*** RECORDED DATA

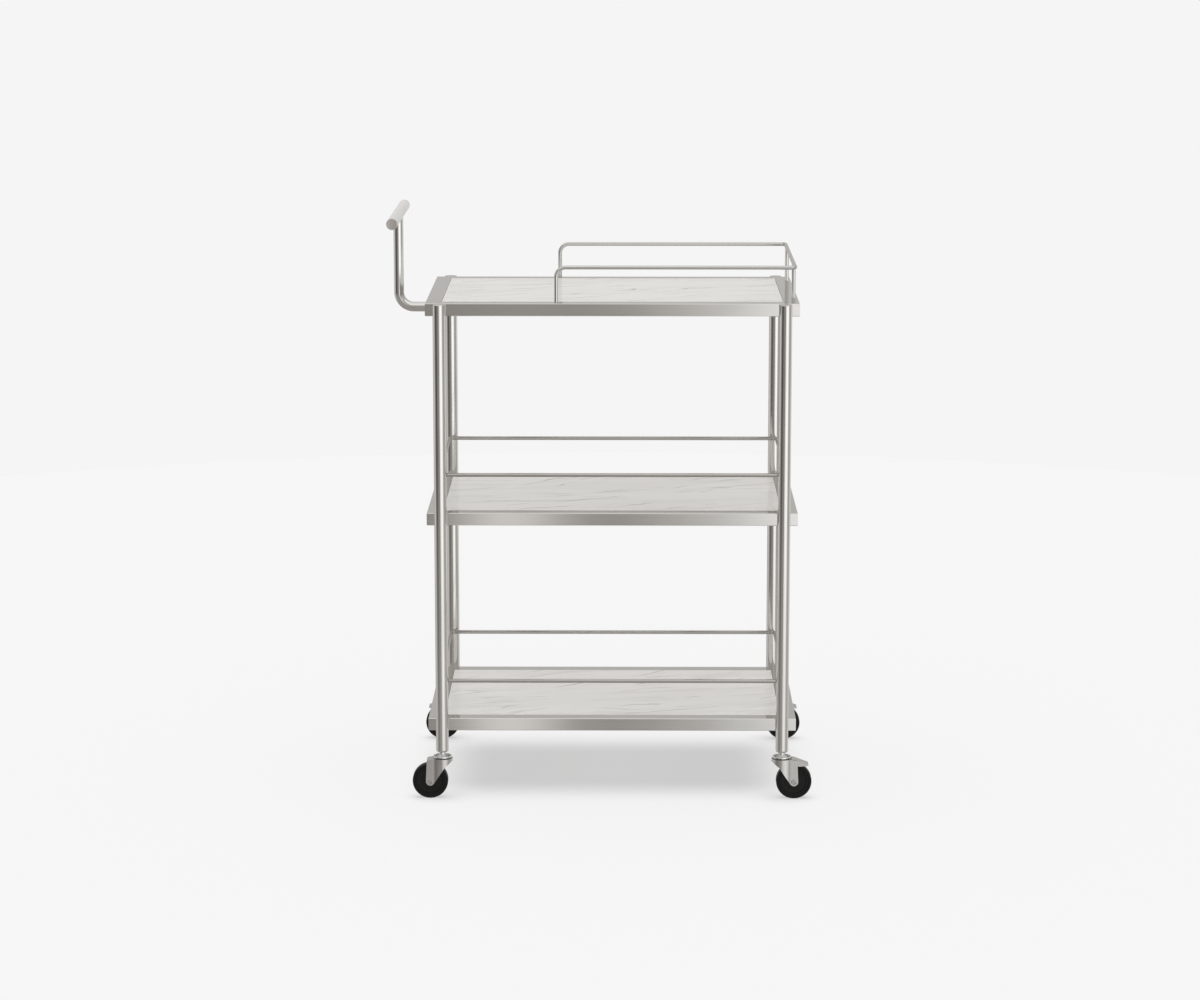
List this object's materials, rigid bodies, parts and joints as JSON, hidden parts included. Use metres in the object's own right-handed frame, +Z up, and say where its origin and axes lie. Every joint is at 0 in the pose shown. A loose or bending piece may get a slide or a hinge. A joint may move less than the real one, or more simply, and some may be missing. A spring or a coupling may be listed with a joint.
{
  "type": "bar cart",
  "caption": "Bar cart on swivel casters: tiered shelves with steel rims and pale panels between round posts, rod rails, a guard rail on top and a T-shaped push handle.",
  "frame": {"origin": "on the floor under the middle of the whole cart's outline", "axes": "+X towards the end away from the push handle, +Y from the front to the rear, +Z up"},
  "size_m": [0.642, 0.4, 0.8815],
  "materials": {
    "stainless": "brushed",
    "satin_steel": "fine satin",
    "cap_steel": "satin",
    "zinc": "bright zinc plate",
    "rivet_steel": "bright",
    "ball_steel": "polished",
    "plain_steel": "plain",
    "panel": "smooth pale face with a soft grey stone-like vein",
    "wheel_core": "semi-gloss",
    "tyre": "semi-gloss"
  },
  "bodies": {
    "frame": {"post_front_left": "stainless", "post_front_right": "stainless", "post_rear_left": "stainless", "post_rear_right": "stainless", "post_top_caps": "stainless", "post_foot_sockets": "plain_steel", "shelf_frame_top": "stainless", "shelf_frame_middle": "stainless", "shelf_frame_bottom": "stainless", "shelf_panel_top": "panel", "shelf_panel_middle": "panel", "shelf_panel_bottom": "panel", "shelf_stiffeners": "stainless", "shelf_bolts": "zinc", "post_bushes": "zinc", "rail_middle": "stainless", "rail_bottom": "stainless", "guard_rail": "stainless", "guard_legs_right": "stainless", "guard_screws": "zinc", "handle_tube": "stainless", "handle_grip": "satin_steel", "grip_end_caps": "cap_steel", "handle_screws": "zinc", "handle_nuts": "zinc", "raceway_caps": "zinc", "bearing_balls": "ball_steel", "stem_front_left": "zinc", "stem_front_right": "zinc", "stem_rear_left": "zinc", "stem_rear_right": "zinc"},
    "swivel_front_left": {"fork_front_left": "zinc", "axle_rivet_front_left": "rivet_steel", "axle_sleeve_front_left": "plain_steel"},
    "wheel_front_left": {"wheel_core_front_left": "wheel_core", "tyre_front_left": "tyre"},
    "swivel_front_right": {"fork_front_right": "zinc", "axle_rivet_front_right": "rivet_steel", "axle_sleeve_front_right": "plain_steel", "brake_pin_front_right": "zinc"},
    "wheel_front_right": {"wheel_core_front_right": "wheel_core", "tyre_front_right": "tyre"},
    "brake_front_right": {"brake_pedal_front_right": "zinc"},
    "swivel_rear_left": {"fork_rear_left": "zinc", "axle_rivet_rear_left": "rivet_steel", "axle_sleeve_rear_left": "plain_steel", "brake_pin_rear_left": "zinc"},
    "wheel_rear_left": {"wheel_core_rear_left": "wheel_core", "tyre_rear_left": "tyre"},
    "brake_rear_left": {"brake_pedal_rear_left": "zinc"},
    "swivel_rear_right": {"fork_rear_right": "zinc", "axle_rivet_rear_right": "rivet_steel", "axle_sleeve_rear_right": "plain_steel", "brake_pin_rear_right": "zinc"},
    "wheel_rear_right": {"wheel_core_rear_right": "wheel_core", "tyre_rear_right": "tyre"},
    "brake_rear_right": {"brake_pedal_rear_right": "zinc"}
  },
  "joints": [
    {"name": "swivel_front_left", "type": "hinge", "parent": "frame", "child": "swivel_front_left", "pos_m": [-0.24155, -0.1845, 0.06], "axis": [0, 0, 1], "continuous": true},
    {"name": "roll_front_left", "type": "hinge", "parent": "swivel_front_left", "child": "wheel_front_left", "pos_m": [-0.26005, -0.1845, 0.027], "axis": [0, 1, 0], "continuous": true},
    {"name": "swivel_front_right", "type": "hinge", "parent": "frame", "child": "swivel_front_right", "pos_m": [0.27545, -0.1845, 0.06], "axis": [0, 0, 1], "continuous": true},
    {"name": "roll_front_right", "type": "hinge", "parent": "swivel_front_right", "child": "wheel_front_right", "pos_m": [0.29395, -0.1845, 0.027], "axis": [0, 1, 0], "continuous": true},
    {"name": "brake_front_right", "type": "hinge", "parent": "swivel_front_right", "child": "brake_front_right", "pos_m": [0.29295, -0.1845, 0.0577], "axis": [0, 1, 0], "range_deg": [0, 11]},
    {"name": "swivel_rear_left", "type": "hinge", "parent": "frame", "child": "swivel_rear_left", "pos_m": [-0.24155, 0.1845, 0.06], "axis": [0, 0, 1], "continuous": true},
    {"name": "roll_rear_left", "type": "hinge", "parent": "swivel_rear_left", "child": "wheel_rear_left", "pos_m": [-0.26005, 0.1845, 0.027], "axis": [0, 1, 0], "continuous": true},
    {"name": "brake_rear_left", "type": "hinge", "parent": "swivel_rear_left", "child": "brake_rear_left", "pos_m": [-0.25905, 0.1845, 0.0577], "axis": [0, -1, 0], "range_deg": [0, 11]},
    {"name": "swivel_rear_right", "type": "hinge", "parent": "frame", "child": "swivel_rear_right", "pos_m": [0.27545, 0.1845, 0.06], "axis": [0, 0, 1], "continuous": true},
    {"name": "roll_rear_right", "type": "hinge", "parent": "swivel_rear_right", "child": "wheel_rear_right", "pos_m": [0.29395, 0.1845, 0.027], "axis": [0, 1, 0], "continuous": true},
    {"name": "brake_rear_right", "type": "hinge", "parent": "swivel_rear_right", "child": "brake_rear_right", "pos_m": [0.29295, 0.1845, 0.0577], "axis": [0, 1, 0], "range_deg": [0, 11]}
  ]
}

******

**EXERCISE REQUIREMENTS:** Output the lines above verbatim and in full.

**SOLUTION TO THIS EXERCISE:**
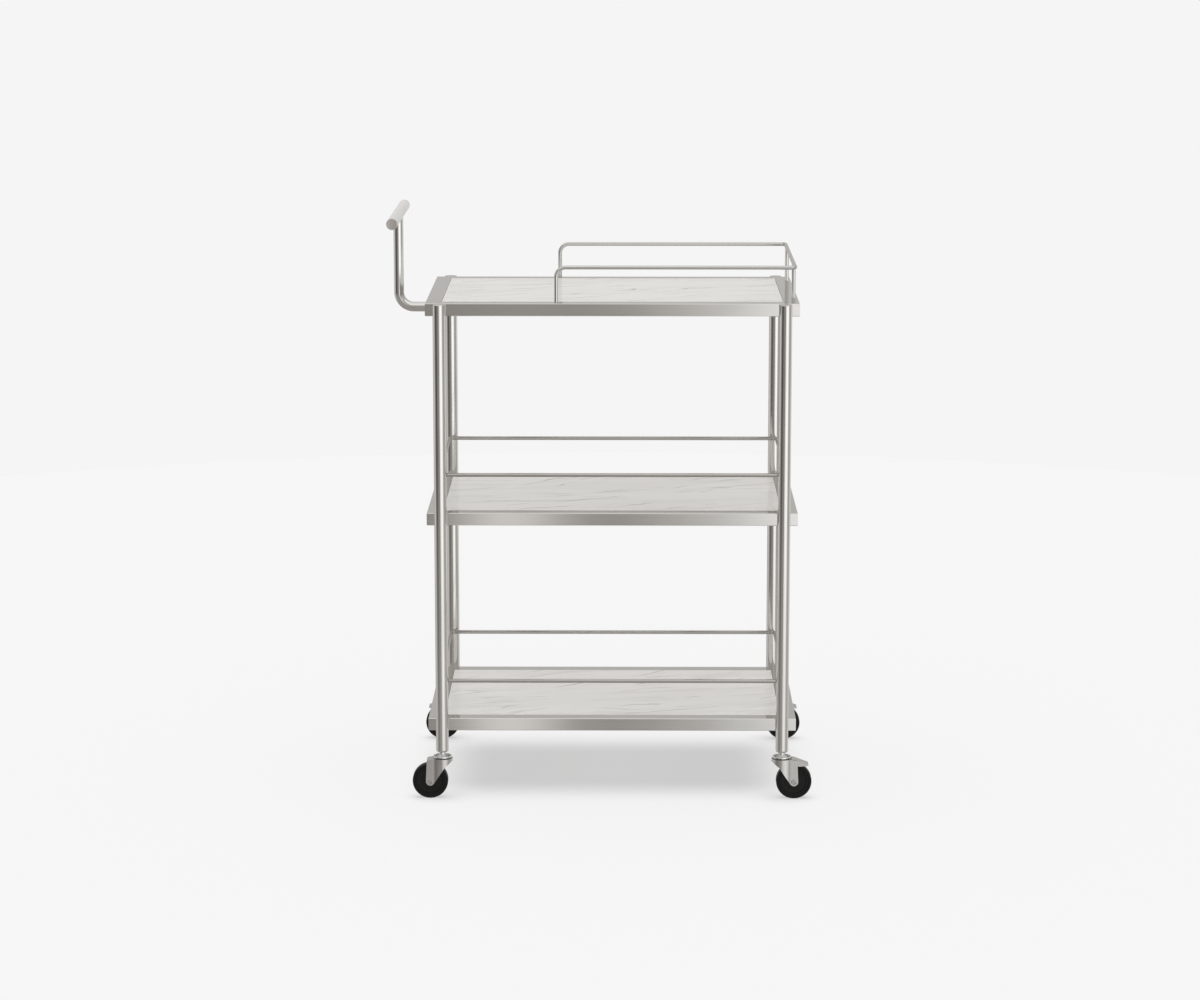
List this object's materials, rigid bodies, parts and joints as JSON, hidden parts included. Use metres in the object's own right-handed frame, +Z up, and say where its origin and axes lie. Every joint is at 0 in the pose shown. A loose or bending piece may get a slide or a hinge. A joint may move less than the real one, or more simply, and some may be missing. A spring or a coupling may be listed with a joint.
{
  "type": "bar cart",
  "caption": "Bar cart on swivel casters: tiered shelves with steel rims and pale panels between round posts, rod rails, a guard rail on top and a T-shaped push handle.",
  "frame": {"origin": "on the floor under the middle of the whole cart's outline", "axes": "+X towards the end away from the push handle, +Y from the front to the rear, +Z up"},
  "size_m": [0.642, 0.4, 0.8815],
  "materials": {
    "stainless": "brushed",
    "satin_steel": "fine satin",
    "cap_steel": "satin",
    "zinc": "bright zinc plate",
    "rivet_steel": "bright",
    "ball_steel": "polished",
    "plain_steel": "plain",
    "panel": "smooth pale face with a soft grey stone-like vein",
    "wheel_core": "semi-gloss",
    "tyre": "semi-gloss"
  },
  "bodies": {
    "frame": {"post_front_left": "stainless", "post_front_right": "stainless", "post_rear_left": "stainless", "post_rear_right": "stainless", "post_top_caps": "stainless", "post_foot_sockets": "plain_steel", "shelf_frame_top": "stainless", "shelf_frame_middle": "stainless", "shelf_frame_bottom": "stainless", "shelf_panel_top": "panel", "shelf_panel_middle": "panel", "shelf_panel_bottom": "panel", "shelf_stiffeners": "stainless", "shelf_bolts": "zinc", "post_bushes": "zinc", "rail_middle": "stainless", "rail_bottom": "stainless", "guard_rail": "stainless", "guard_legs_right": "stainless", "guard_screws": "zinc", "handle_tube": "stainless", "handle_grip": "satin_steel", "grip_end_caps": "cap_steel", "handle_screws": "zinc", "handle_nuts": "zinc", "raceway_caps": "zinc", "bearing_balls": "ball_steel", "stem_front_left": "zinc", "stem_front_right": "zinc", "stem_rear_left": "zinc", "stem_rear_right": "zinc"},
    "swivel_front_left": {"fork_front_left": "zinc", "axle_rivet_front_left": "rivet_steel", "axle_sleeve_front_left": "plain_steel"},
    "wheel_front_left": {"wheel_core_front_left": "wheel_core", "tyre_front_left": "tyre"},
    "swivel_front_right": {"fork_front_right": "zinc", "axle_rivet_front_right": "rivet_steel", "axle_sleeve_front_right": "plain_steel", "brake_pin_front_right": "zinc"},
    "wheel_front_right": {"wheel_core_front_right": "wheel_core", "tyre_front_right": "tyre"},
    "brake_front_right": {"brake_pedal_front_right": "zinc"},
    "swivel_rear_left": {"fork_rear_left": "zinc", "axle_rivet_rear_left": "rivet_steel", "axle_sleeve_rear_left": "plain_steel", "brake_pin_rear_left": "zinc"},
    "wheel_rear_left": {"wheel_core_rear_left": "wheel_core", "tyre_rear_left": "tyre"},
    "brake_rear_left": {"brake_pedal_rear_left": "zinc"},
    "swivel_rear_right": {"fork_rear_right": "zinc", "axle_rivet_rear_right": "rivet_steel", "axle_sleeve_rear_right": "plain_steel", "brake_pin_rear_right": "zinc"},
    "wheel_rear_right": {"wheel_core_rear_right": "wheel_core", "tyre_rear_right": "tyre"},
    "brake_rear_right": {"brake_pedal_rear_right": "zinc"}
  },
  "joints": [
    {"name": "swivel_front_left", "type": "hinge", "parent": "frame", "child": "swivel_front_left", "pos_m": [-0.24155, -0.1845, 0.06], "axis": [0, 0, 1], "continuous": true},
    {"name": "roll_front_left", "type": "hinge", "parent": "swivel_front_left", "child": "wheel_front_left", "pos_m": [-0.26005, -0.1845, 0.027], "axis": [0, 1, 0], "continuous": true},
    {"name": "swivel_front_right", "type": "hinge", "parent": "frame", "child": "swivel_front_right", "pos_m": [0.27545, -0.1845, 0.06], "axis": [0, 0, 1], "continuous": true},
    {"name": "roll_front_right", "type": "hinge", "parent": "swivel_front_right", "child": "wheel_front_right", "pos_m": [0.29395, -0.1845, 0.027], "axis": [0, 1, 0], "continuous": true},
    {"name": "brake_front_right", "type": "hinge", "parent": "swivel_front_right", "child": "brake_front_right", "pos_m": [0.29295, -0.1845, 0.0577], "axis": [0, 1, 0], "range_deg": [0, 11]},
    {"name": "swivel_rear_left", "type": "hinge", "parent": "frame", "child": "swivel_rear_left", "pos_m": [-0.24155, 0.1845, 0.06], "axis": [0, 0, 1], "continuous": true},
    {"name": "roll_rear_left", "type": "hinge", "parent": "swivel_rear_left", "child": "wheel_rear_left", "pos_m": [-0.26005, 0.1845, 0.027], "axis": [0, 1, 0], "continuous": true},
    {"name": "brake_rear_left", "type": "hinge", "parent": "swivel_rear_left", "child": "brake_rear_left", "pos_m": [-0.25905, 0.1845, 0.0577], "axis": [0, -1, 0], "range_deg": [0, 11]},
    {"name": "swivel_rear_right", "type": "hinge", "parent": "frame", "child": "swivel_rear_right", "pos_m": [0.27545, 0.1845, 0.06], "axis": [0, 0, 1], "continuous": true},
    {"name": "roll_rear_right", "type": "hinge", "parent": "swivel_rear_right", "child": "wheel_rear_right", "pos_m": [0.29395, 0.1845, 0.027], "axis": [0, 1, 0], "continuous": true},
    {"name": "brake_rear_right", "type": "hinge", "parent": "swivel_rear_right", "child": "brake_rear_right", "pos_m": [0.29295, 0.1845, 0.0577], "axis": [0, 1, 0], "range_deg": [0, 11]}
  ]
}